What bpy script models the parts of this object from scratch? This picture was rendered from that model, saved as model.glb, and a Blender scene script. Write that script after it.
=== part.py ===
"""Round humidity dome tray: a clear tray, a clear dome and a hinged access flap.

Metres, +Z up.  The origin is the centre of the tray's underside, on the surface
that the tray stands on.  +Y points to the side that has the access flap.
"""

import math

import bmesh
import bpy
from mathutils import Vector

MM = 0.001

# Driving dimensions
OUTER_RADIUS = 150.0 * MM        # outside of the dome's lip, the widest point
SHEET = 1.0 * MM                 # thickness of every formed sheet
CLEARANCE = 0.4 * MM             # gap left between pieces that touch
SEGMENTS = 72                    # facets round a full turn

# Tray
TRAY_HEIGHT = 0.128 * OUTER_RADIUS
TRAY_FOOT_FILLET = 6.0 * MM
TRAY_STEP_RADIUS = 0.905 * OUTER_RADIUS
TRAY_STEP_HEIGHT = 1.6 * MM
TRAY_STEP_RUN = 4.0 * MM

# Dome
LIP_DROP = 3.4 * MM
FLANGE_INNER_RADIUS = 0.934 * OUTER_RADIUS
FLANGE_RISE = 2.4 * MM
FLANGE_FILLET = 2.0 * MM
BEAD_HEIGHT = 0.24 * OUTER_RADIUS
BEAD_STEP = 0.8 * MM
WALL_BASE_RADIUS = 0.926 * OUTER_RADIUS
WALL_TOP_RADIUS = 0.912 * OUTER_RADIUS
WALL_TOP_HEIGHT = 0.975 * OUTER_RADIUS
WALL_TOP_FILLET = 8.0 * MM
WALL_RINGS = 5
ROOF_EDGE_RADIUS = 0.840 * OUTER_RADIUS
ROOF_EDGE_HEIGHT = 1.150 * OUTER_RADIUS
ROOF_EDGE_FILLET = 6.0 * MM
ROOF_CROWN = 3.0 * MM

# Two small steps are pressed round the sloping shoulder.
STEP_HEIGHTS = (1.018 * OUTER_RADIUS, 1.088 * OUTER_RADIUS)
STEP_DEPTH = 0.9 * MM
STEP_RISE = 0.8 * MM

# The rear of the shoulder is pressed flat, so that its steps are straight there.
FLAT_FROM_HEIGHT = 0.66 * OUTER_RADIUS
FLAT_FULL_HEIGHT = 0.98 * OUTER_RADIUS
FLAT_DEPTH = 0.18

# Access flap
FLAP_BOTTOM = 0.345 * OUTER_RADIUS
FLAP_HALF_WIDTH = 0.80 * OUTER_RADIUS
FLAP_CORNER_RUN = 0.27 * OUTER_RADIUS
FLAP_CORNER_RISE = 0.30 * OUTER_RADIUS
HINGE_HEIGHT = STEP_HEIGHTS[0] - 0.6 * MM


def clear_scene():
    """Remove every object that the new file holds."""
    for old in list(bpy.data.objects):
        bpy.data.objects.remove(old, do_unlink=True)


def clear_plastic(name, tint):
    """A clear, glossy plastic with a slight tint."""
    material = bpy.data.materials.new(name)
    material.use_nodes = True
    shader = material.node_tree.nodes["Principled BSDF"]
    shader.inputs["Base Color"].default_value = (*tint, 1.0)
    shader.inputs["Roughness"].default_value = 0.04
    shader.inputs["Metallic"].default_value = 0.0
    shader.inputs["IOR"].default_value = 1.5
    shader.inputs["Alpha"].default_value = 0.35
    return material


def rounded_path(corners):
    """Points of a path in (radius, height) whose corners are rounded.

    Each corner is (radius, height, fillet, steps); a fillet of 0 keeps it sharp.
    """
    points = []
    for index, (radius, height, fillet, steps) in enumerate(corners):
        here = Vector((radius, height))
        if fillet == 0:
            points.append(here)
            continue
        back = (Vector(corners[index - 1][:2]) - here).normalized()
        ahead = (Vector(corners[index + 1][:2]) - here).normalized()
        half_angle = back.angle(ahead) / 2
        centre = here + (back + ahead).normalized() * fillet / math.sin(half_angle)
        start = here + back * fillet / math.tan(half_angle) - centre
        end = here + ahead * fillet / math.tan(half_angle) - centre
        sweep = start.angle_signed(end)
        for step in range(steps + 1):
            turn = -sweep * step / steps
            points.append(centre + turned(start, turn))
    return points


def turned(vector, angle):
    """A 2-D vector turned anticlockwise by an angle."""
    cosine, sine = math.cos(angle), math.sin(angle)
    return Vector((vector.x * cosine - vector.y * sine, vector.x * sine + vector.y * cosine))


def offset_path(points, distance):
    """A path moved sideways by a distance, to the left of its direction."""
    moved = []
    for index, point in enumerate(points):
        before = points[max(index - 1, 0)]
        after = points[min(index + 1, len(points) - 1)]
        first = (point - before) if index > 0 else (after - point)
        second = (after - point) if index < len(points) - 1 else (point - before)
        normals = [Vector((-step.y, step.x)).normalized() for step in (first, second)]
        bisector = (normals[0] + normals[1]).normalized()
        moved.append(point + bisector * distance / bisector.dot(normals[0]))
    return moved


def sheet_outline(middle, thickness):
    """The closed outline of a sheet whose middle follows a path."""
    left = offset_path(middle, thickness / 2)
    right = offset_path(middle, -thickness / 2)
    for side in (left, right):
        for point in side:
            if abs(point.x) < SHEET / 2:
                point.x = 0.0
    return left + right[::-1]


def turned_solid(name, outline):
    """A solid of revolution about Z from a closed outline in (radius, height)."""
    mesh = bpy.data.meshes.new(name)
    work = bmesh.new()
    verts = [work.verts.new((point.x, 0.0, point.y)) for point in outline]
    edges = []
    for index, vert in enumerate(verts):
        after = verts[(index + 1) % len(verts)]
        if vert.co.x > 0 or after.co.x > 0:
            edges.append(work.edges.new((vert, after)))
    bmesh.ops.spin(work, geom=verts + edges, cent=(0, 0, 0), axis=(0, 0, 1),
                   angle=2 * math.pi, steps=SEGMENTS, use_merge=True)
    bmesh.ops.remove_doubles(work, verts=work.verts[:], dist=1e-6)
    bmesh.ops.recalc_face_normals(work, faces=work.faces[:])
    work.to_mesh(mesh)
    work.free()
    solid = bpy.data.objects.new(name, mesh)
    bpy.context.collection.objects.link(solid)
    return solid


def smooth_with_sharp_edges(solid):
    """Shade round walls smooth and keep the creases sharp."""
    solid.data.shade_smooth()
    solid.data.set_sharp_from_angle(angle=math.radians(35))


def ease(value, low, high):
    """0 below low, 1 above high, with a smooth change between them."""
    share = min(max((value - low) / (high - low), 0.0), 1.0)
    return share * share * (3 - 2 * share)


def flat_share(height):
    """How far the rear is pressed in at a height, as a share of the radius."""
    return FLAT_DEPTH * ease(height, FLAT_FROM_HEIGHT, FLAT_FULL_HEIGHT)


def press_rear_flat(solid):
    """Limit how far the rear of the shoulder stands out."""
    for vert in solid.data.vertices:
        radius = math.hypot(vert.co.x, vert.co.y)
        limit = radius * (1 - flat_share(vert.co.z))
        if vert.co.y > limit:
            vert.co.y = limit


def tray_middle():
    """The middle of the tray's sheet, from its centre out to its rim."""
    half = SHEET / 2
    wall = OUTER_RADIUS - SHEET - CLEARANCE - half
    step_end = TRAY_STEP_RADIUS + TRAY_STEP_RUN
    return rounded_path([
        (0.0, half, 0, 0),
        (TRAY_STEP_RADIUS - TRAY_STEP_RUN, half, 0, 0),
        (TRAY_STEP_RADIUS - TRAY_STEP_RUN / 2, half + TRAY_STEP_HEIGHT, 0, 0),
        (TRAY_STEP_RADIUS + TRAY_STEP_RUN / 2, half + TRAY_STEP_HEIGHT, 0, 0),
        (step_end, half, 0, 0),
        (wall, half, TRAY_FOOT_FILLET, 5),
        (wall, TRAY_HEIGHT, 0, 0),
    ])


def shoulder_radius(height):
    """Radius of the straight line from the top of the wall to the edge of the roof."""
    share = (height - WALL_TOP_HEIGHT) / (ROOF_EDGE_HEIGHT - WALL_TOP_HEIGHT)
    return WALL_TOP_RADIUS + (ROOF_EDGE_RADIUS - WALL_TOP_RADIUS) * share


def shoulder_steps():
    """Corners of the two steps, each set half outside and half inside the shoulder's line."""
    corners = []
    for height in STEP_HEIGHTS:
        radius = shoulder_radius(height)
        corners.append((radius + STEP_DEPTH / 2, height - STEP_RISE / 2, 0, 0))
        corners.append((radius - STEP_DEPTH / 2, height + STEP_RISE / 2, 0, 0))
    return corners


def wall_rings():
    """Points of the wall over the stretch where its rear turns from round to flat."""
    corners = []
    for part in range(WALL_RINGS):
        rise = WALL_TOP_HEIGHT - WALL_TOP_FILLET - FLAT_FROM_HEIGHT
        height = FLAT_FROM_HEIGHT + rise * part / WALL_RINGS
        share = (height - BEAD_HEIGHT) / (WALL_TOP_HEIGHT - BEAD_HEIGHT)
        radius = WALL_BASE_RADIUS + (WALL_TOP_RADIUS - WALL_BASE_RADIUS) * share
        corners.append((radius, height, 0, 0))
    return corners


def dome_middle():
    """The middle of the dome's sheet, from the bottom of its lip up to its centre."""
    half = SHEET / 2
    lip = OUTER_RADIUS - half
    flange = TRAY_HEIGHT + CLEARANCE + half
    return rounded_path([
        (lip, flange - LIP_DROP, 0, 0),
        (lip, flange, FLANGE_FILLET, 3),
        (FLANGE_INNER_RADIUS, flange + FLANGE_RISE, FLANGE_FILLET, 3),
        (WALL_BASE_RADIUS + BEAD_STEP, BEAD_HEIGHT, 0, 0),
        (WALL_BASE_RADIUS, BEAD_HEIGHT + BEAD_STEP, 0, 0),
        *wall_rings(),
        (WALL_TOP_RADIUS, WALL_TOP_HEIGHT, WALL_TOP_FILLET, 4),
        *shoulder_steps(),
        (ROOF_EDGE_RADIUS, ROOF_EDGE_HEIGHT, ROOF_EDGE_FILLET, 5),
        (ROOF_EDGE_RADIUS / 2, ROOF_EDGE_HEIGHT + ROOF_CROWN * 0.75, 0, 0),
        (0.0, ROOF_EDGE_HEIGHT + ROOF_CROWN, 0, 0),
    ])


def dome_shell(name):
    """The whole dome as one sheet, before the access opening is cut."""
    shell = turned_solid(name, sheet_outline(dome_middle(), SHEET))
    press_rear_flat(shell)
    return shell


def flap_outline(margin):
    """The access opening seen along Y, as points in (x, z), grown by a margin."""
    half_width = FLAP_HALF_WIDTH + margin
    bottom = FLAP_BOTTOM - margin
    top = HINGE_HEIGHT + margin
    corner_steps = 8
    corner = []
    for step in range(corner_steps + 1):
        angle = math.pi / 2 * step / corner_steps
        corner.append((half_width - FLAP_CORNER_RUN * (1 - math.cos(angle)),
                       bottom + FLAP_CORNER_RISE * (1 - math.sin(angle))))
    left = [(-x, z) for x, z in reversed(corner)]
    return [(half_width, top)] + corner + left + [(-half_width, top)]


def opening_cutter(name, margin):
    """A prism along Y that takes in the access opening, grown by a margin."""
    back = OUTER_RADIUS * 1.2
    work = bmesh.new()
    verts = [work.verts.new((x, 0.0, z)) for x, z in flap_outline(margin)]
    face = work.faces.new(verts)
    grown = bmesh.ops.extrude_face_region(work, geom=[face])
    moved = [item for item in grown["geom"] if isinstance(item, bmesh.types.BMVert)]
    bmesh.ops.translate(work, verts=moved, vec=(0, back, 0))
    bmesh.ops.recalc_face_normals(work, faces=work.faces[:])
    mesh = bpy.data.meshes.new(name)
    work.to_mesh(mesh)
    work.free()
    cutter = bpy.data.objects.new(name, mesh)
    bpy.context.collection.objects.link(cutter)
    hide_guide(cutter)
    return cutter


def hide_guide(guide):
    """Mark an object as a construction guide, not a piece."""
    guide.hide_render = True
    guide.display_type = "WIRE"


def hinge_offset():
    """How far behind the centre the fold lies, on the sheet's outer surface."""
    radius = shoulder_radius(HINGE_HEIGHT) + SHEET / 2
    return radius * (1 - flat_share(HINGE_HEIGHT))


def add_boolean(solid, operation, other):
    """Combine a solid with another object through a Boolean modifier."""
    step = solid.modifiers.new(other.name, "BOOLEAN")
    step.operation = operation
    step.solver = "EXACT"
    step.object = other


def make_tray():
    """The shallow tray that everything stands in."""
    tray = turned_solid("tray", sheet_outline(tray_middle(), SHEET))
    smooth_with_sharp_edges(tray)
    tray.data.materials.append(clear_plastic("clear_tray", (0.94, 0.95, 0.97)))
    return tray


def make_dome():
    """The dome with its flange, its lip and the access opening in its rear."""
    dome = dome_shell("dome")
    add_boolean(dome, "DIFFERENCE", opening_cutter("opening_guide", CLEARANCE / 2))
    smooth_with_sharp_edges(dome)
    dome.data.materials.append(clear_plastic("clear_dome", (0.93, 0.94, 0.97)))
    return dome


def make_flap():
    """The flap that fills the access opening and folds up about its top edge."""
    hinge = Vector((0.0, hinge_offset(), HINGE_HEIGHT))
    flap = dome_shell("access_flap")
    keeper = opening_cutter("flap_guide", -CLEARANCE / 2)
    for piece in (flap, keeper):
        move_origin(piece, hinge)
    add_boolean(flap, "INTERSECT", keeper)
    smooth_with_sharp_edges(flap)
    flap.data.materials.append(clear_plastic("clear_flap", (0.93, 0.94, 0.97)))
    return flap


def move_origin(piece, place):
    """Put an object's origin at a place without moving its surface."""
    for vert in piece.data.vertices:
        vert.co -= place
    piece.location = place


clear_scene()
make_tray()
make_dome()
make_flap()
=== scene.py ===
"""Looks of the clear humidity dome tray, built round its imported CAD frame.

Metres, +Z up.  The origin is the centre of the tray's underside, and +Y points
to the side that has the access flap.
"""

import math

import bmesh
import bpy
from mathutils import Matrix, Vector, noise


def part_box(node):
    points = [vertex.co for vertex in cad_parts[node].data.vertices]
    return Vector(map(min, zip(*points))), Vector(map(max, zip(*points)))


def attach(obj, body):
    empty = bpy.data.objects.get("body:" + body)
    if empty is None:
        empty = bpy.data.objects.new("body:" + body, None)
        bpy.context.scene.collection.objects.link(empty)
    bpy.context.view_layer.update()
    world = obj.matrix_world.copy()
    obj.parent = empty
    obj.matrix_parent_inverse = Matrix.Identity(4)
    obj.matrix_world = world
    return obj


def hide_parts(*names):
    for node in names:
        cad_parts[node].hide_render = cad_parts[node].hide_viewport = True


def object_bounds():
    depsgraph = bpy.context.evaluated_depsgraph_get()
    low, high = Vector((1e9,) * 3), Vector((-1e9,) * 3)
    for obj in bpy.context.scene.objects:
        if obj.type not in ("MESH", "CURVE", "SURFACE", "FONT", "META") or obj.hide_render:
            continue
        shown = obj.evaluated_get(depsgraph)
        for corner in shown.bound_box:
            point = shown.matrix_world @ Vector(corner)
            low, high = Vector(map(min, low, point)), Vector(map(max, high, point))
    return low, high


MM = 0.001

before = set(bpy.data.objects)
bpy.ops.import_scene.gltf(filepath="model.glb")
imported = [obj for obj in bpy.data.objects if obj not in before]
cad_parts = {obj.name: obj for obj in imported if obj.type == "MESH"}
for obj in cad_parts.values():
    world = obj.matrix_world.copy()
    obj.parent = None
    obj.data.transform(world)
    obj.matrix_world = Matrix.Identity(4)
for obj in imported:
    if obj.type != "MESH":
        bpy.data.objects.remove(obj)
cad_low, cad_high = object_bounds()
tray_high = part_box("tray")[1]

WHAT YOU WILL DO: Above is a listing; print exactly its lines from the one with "return flap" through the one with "for node in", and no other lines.

ANSWER:
    return flap


def move_origin(piece, place):
    """Put an object's origin at a place without moving its surface."""
    for vert in piece.data.vertices:
        vert.co -= place
    piece.location = place


clear_scene()
make_tray()
make_dome()
make_flap()
=== scene.py ===
"""Looks of the clear humidity dome tray, built round its imported CAD frame.

Metres, +Z up.  The origin is the centre of the tray's underside, and +Y points
to the side that has the access flap.
"""

import math

import bmesh
import bpy
from mathutils import Matrix, Vector, noise


def part_box(node):
    points = [vertex.co for vertex in cad_parts[node].data.vertices]
    return Vector(map(min, zip(*points))), Vector(map(max, zip(*points)))


def attach(obj, body):
    empty = bpy.data.objects.get("body:" + body)
    if empty is None:
        empty = bpy.data.objects.new("body:" + body, None)
        bpy.context.scene.collection.objects.link(empty)
    bpy.context.view_layer.update()
    world = obj.matrix_world.copy()
    obj.parent = empty
    obj.matrix_parent_inverse = Matrix.Identity(4)
    obj.matrix_world = world
    return obj


def hide_parts(*names):
    for node in names:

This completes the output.